Layout Analysis Help

Transkribus LA – Layout Analysis Method

General Information

Transkribus LA is a baseline detection algorithm that uses an ARU-Net as outlined in the first stage of this paper: https://arxiv.org/abs/1802.03345. It roughly works as follows:

  • Stage 1: a neural net (i.e. an ARU-Net) is used to produce “mask-images” indicating either baselines or separators of baselines (i.e. small vertical lines at the beginning/end of each baselines) – each pixel value of those images indicates the accuracy that a baseline/separator is present at this point of the input image
  • Stage 2: from the mask-images produced in stage 1, the final baselines are created as sorted sets of points according to several heuristics (e.g. that a baseline shall not be too curved or that it should only contain points with a certain accuracy). This is also referred to as the postprocessing stage.

Instead of using the postprocessing of the above paper however (which was implemented in the CITlabAdvancedLA but had to be dropped due to licensing issues), we implemented our own postprocessing phase to produce the final baselines. This is an ongoing process and we hope to be able to fix all major issues as fast as possible.

Neural Net setting

Allows to choose a specific neural network (i.e. a trained ARU-Net) to be used for finding baselines.

Choose “Preset” if you are not sure about the options or when working on a new dataset.

Note that text-regions are currently not used as training information. They are created in a pure unsupervised fashion after the final baselines are detected.

Postprocessing Settings

Those settings apply to the second phase of the baseline detection, i.e. the postprocessing phase of the above paper. Currently all parameters can be changed freely by the user, however we aim to find sets of optimal parameters for certain types of documents (e.g. newspapers, ‘regular’ handwritten documents etc) for easier usage.
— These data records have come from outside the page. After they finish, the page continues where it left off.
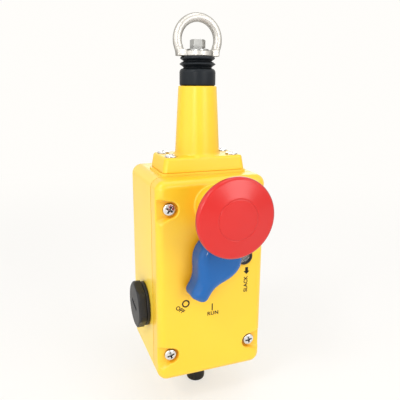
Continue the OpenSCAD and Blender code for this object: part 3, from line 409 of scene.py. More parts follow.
# %% Rubber and black nylon
# Painted shade: the rubber turns nearly black in its folds and along its outline.
rubber = finish("black_rubber", (0.006, 0.009, 0.012), (0.010, 0.013, 0.017), drift=60,
                rough=(0.36, 0.46), grain=700, depth=0.12, hollow=(0.001, 0.001, 0.001),
                reach=0.007, rim=(0.001, 0.001, 0.001), Specular_IOR_Level=0.2)
nylon = finish("black_nylon", (0.006, 0.006, 0.007), (0.010, 0.010, 0.011), drift=45,
               rough=(0.36, 0.50), grain=1100, depth=0.25, Specular_IOR_Level=0.38)

# %% [markdown]
# The metals: cast stainless with a satin grain for the eye, bright zinc plate on the screws,
# brushed stainless for shafts and springs, and brass for bushes and contacts.

# %% Metals
# Painted reflection: the eye darkens along its outline, as if dark surroundings showed there.
stainless = finish("satin_stainless", (0.53, 0.51, 0.475), (0.57, 0.55, 0.51), drift=90,
                   rough=(0.40, 0.44), grain=900, depth=0.012, edge=0.04,
                   rim=(0.17, 0.16, 0.13), Metallic=1.0)
# Painted shade: the zinc darkens in the screws' cross recesses.
zinc = finish("zinc_plate", (0.62, 0.62, 0.61), (0.72, 0.72, 0.71), drift=160,
              rough=(0.20, 0.30), grain=900, depth=0.03, hollow=(0.010, 0.012, 0.014),
              reach=0.0022, Metallic=1.0)
# Painted shade and reflection: the bolt darkens in its corners and along its outline.
bright_steel = finish("bright_steel", (0.48, 0.48, 0.47), (0.56, 0.56, 0.54), drift=200,
                      rough=(0.28, 0.36), grain=900, depth=0.02, hollow=(0.010, 0.010, 0.012),
                      reach=0.003, rim=(0.08, 0.08, 0.08), Metallic=1.0)
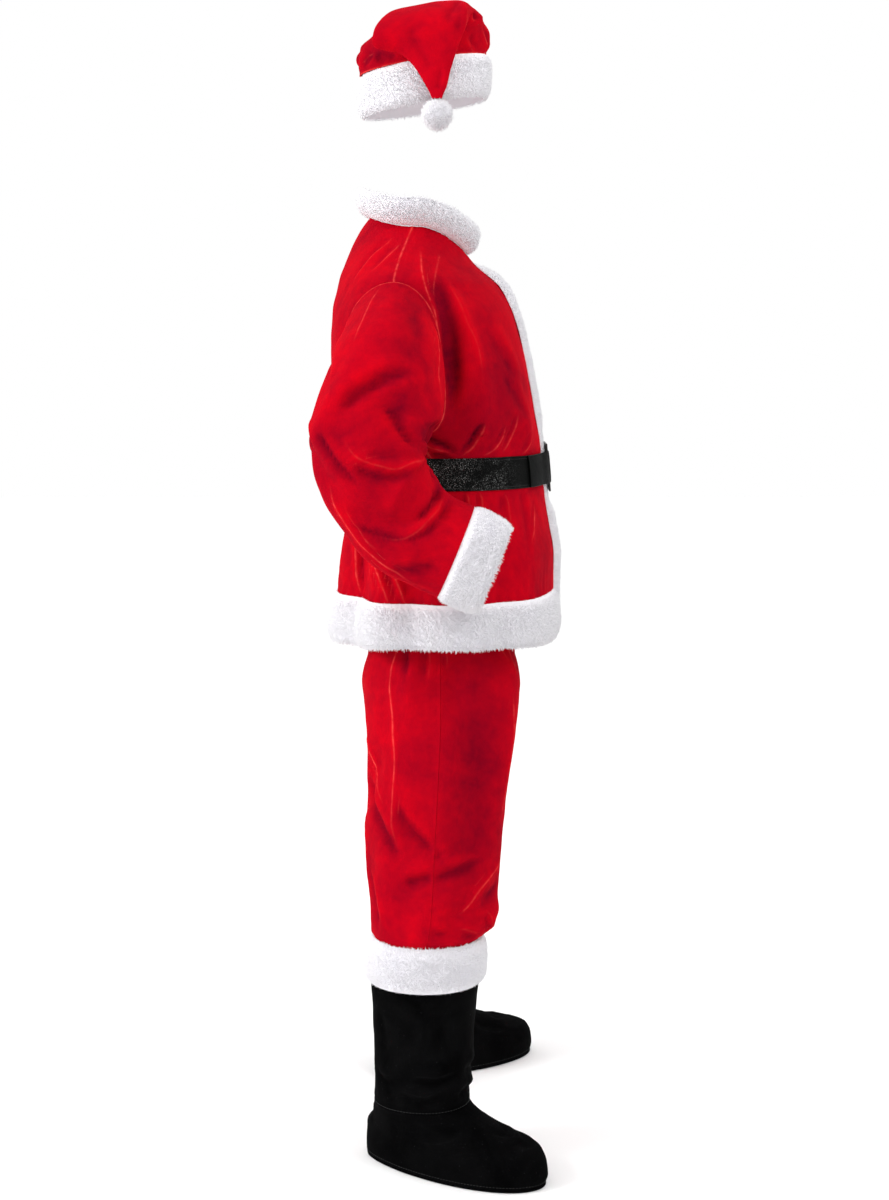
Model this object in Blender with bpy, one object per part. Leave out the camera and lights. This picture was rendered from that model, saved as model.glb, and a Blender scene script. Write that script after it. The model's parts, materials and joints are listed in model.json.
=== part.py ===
"""A worn santa suit in cloth: hat, jacket with its belt, trousers and fur-topped boot covers.

Everything is in metres, with heights counted from the soles and moved down by NECK_HEIGHT at the
end, so that the origin lies in the middle of the neck, where the wearer's shoulders hold the suit.
The suit faces -Y, the wearer's right is -X and +Z is up. Each cut piece of cloth is one closed
wall, worked out as a smooth surface that is sampled on a grid and given its thickness.
"""
import math
from collections import namedtuple

import bpy
import numpy as np

# ---------------------------------------------------------------- driving sizes
NECK_HEIGHT = 1.500        # origin above the soles

CLOTH = 0.0020             # velvet and its backing
SEAM_GAP = 0.0003          # between the edges of two sewn pieces
LAY_GAP = 0.0006           # between a piece and the cloth that it lies on
FUR = 0.0130               # depth of the plush trim

HEM = 0.836                # lower edge of the jacket's plush band in front and behind
HEM_RISE = 0.009           # how much higher that edge runs at the sides
HEM_SEAM = 0.913           # where the band meets the velvet
BELT_BOTTOM = 1.085
BELT_TOP = 1.136
STRAP = 0.0022             # belt strap's thickness
ARMPIT = 1.171             # lowest and highest point of the armhole
SHOULDER = 1.405
NECK_SEAM = 1.497          # neckline at the side of the neck
NECK_DROP = 0.042          # how far the neckline dips in front
NECK_RISE = 0.018          # and climbs behind
ARMHOLE_FRONT = 0.073      # armhole's reach in front of and behind the side seam
ARMHOLE_BACK = 0.085
ARMHOLE_STEPS = 9          # rows along half of the armhole, so half the sleeve's columns
PANEL_RADIUS = 0.22        # mean distance of the jacket's side seams from its middle
SLEEVE_SET = 0.0005        # how far outside the armhole's edge the sleeve starts
CUFF_BULGE = 0.004         # how much further out than the sleeve the cuff's plush stands

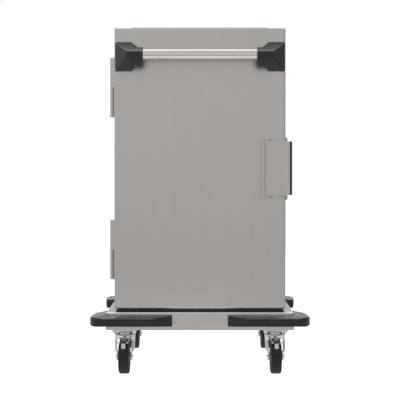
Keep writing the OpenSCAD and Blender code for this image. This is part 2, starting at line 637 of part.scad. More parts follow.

The current parameters are:

  • Minimal baseline length:
    • The minimum length for a baseline in pixels – detected baselines below this length are dropped.
  • Baseline accuracy threshold:
    • The threshold for binarization of the baseline mask images. Higher values enforce higher accuracy in the detected baselines. Ranges between 0 and 255.
    • Try to reduce the threshold if you have low resolution images and no or only a few baselines are detected. Bear in mind however, that the results can get noisy for lower thresholds.
  • Separator threshold:
    • Threshold for using the trained separator images. Ranges between 0 and 255. If threshold is exceeded, nearby baselines are getting merged. If set to <= 0, separators are not used at all.
    • The separator images are small vertical lines drawn beside each baseline during training, which indicate the start and end of each baseline – they should not be confused with actual separators in printed document images.
    • Usually, low values are sufficient to prevent a connection between nearby baselines. Use e.g. 1 to use separator information “sometimes” and larger values to use them pretty much all the time.
  • Max-dist for merging:
    • If the distance exceeds this fraction of the width of the image, baselines will *not* get merged.
    • The algorithm produces a set of smaller baselines in the initial phase. Then it tries to merge nearby baselines but only if the distance is smaller than this threshold.
  • Max-dist for clustering: ALPHA
    • If the distance exceeds this fraction of the width of the image, baselines will not get clustered to regions. If set to <= 0, no region clustering will be performed.
    • This parameter is only valid for producing Text-Regions after all baselines are detected. Nearby baselines are getting clustered according to the distance of their leftmost point. Larger values here lead to larger Text-Regions.
    • General note on Text-Region clustering: the algorithm currently used is just an unsupervised clustering of the baselines, i.e. it is not trained on user input. Also, it’s a very simple approach and thus the regions produced may not be useful at all. We are aiming to improve region deteciton in the future by using graph neural networks.